WHAT THE TASK ASKS:
Can you quote the lines below exactly, starting at the line with "bpy.context.view_layer.update()" and going through the last one?

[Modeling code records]

* * * * * * * * *

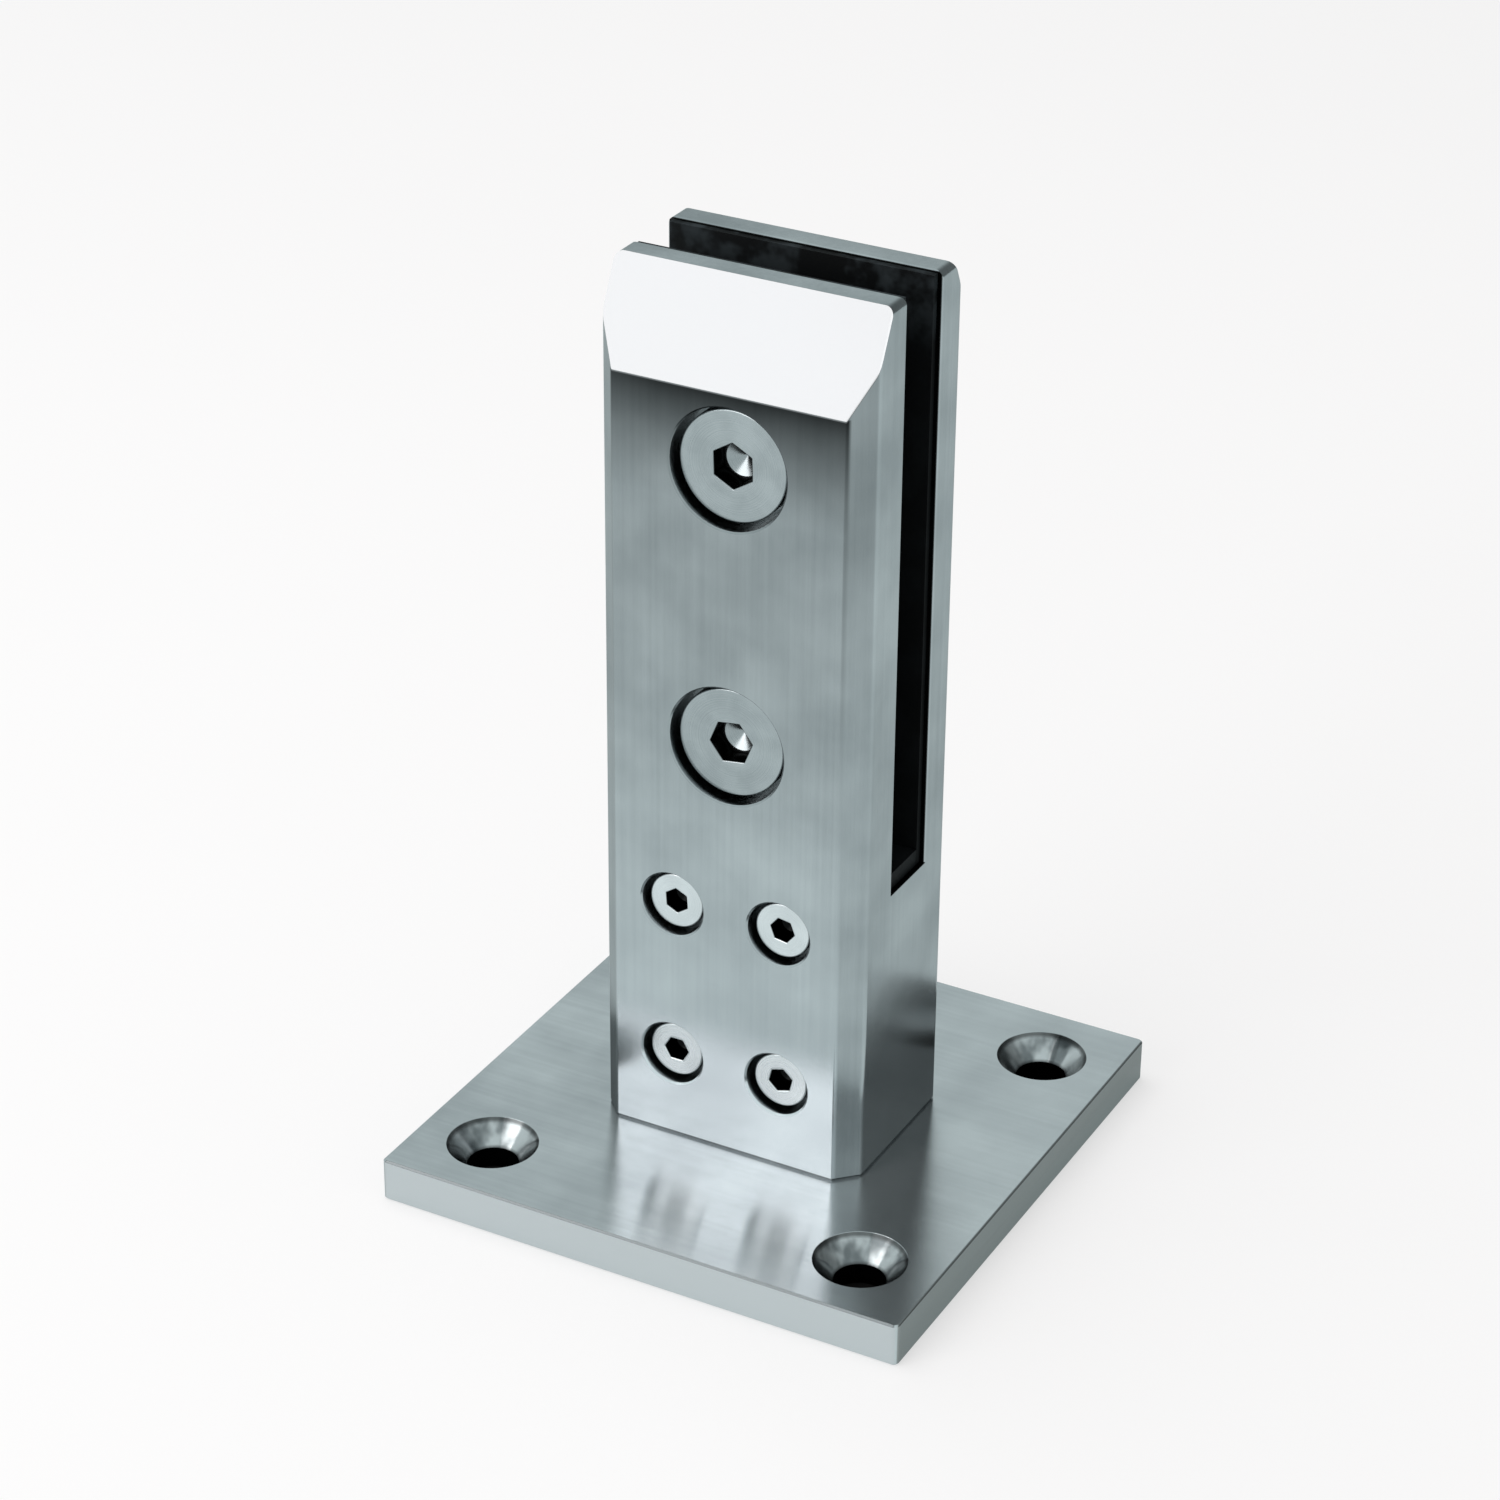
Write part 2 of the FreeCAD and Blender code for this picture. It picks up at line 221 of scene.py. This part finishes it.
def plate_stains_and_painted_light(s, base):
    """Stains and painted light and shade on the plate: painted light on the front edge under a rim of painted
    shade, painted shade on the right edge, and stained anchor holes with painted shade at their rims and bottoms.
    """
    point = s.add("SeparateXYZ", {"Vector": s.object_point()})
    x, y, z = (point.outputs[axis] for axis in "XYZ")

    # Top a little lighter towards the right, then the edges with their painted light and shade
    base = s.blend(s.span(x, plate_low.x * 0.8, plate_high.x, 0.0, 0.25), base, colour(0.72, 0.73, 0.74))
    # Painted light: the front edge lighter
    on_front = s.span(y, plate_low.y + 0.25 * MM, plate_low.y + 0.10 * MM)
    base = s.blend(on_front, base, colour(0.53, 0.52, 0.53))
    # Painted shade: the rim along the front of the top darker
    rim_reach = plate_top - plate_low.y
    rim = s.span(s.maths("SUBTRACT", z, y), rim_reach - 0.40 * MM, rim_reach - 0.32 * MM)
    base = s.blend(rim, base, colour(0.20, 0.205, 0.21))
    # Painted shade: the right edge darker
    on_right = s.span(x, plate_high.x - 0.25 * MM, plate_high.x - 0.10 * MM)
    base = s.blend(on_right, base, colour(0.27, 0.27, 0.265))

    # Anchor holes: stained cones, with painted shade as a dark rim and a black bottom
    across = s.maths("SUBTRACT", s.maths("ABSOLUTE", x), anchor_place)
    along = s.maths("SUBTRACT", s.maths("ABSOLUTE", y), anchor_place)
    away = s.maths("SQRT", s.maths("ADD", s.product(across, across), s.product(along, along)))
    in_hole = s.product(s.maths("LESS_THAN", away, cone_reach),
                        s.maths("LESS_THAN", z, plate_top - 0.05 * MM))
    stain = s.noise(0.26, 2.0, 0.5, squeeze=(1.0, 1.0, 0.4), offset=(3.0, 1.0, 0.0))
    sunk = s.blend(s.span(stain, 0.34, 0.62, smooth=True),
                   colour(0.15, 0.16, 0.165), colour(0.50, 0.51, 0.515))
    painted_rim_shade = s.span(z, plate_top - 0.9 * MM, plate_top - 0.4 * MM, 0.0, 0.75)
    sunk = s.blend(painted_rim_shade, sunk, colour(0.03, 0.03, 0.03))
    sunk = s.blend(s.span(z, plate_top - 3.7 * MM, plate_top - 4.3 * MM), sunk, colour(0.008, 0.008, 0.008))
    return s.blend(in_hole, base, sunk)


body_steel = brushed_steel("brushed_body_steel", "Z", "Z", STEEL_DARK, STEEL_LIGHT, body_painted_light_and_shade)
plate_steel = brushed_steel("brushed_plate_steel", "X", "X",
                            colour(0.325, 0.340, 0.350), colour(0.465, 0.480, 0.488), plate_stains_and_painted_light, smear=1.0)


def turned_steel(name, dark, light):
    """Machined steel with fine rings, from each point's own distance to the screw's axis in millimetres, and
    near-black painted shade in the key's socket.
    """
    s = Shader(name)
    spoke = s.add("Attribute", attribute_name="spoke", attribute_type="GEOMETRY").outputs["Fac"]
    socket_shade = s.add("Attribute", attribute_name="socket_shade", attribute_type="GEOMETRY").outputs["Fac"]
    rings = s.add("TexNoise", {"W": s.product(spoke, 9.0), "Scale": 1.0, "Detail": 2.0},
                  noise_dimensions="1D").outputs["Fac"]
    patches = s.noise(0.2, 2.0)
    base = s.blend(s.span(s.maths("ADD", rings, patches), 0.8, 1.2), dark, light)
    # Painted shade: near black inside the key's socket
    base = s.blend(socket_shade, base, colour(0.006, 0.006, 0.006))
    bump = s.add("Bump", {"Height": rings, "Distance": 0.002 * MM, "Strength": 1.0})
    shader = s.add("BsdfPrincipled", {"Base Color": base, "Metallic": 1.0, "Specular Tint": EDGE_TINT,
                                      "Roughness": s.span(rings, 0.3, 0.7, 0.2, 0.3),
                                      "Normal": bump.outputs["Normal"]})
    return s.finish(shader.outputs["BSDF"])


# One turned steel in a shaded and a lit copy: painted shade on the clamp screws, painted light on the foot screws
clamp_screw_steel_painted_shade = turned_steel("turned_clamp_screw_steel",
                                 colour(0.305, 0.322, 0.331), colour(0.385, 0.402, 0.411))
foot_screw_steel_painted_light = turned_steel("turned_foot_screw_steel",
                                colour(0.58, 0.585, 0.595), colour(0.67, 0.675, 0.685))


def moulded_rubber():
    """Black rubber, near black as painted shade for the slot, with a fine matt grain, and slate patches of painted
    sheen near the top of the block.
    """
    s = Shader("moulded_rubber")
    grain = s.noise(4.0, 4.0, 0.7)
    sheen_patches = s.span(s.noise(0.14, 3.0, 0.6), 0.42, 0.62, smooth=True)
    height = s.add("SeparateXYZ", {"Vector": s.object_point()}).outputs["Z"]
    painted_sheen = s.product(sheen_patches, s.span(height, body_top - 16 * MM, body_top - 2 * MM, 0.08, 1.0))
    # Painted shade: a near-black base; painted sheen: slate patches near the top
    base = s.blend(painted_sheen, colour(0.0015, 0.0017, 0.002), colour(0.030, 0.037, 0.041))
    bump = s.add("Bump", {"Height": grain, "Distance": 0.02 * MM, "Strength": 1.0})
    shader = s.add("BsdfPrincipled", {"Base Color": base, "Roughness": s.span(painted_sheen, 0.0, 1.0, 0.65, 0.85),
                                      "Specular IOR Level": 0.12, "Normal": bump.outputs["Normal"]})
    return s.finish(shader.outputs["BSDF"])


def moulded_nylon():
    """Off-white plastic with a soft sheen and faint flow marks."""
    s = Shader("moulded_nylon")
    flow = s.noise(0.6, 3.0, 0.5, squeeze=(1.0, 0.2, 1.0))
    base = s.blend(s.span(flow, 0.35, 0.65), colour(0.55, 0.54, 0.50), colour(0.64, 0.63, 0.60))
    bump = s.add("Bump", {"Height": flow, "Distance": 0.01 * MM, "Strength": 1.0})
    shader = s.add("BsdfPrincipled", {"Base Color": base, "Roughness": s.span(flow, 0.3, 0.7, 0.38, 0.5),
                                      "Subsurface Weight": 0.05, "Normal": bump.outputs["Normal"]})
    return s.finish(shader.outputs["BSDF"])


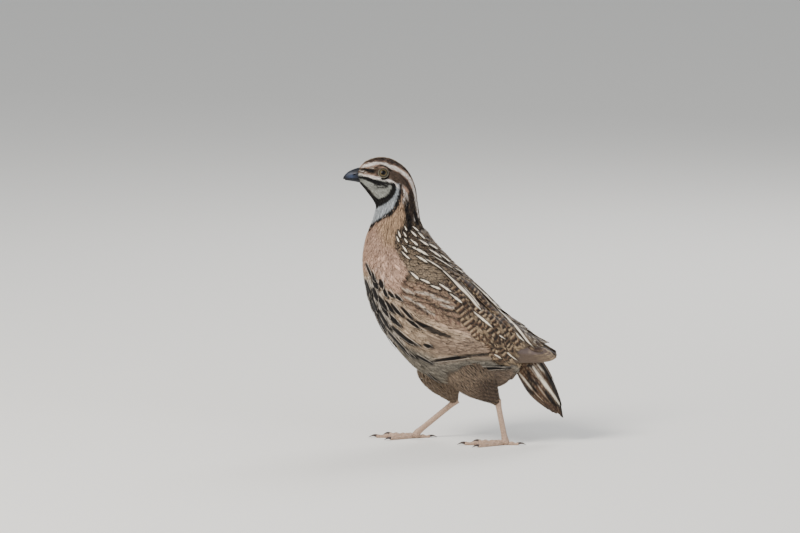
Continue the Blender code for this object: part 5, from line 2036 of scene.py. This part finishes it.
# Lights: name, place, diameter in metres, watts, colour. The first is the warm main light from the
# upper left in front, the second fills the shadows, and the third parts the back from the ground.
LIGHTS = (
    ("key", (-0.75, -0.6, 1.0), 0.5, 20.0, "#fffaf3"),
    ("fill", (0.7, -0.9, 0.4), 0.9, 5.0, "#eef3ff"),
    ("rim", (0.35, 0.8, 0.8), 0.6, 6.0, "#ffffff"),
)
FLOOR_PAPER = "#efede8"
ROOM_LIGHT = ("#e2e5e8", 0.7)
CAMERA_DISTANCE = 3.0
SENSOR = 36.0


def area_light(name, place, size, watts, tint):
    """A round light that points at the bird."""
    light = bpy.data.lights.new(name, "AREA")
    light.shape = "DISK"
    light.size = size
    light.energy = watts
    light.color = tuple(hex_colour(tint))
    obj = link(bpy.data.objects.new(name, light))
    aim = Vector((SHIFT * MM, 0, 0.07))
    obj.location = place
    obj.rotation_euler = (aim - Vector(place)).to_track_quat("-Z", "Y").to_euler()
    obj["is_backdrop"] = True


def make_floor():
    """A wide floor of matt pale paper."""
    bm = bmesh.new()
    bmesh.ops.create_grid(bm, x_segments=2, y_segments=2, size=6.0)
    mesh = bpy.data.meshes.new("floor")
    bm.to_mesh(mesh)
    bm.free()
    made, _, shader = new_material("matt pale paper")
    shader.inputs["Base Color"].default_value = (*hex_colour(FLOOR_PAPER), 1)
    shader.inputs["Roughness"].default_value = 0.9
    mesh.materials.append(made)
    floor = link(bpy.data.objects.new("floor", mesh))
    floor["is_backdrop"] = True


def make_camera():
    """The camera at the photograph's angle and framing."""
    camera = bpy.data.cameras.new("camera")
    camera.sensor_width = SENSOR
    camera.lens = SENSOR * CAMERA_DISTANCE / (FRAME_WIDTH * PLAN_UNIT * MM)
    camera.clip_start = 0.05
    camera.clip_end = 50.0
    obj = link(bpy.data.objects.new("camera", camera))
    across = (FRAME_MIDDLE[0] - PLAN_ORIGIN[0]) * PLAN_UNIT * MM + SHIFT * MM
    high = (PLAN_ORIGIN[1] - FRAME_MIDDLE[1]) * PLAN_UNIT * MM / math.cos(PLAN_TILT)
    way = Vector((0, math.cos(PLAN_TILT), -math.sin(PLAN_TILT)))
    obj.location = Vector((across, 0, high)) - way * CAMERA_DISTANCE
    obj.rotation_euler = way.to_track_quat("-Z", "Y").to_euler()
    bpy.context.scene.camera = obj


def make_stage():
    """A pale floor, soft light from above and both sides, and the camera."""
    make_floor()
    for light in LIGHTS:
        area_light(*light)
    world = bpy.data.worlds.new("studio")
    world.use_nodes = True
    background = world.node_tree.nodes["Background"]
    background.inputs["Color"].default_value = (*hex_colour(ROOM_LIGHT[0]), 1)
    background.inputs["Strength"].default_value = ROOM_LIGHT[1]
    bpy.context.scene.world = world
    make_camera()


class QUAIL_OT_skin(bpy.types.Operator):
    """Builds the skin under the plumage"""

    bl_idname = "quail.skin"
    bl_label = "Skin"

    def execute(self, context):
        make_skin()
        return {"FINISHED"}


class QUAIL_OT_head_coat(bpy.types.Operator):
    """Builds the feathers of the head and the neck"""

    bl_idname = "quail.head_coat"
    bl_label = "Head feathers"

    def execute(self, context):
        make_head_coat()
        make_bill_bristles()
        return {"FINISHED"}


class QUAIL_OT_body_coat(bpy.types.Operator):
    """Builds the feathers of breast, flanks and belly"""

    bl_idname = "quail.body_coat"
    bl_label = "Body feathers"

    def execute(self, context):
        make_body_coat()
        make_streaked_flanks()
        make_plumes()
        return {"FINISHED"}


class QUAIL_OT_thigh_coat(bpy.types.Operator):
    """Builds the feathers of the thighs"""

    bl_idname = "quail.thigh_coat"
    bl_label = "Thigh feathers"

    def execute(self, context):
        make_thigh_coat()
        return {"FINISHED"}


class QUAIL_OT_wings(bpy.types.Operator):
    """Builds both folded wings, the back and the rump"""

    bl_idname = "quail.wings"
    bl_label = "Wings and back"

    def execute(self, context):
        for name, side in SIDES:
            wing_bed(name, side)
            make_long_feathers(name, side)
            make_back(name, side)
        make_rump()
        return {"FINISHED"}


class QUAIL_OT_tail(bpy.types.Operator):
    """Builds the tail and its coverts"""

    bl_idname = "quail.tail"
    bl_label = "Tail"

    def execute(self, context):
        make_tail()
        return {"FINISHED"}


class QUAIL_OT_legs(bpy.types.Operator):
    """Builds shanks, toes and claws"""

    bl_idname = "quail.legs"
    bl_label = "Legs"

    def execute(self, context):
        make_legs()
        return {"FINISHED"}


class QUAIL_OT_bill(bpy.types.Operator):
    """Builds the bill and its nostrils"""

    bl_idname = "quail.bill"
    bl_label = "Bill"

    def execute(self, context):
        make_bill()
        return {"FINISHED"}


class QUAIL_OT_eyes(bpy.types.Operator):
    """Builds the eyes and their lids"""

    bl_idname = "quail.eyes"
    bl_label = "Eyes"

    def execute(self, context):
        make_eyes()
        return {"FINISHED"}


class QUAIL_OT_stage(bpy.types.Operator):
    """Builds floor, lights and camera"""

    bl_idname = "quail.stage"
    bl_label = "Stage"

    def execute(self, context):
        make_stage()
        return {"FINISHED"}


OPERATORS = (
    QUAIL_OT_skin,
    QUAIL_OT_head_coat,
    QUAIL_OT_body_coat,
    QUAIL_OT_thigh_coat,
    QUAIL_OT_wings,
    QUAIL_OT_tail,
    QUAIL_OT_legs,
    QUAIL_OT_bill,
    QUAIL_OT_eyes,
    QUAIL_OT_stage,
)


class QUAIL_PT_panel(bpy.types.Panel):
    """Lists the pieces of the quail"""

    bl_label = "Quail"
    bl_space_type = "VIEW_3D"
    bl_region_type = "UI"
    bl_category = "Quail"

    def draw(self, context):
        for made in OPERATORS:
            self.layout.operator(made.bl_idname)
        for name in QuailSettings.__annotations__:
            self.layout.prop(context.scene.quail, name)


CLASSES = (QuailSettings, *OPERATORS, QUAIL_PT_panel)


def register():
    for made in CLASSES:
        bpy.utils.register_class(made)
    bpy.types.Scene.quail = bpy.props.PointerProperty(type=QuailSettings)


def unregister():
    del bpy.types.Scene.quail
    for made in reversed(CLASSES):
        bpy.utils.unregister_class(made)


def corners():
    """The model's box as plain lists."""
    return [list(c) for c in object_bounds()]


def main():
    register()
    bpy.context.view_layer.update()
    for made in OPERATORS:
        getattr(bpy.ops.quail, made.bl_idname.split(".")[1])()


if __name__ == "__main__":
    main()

* * * * * * * * *

TASK ANSWER:
    bpy.context.view_layer.update()
    for made in OPERATORS:
        getattr(bpy.ops.quail, made.bl_idname.split(".")[1])()


if __name__ == "__main__":
    main()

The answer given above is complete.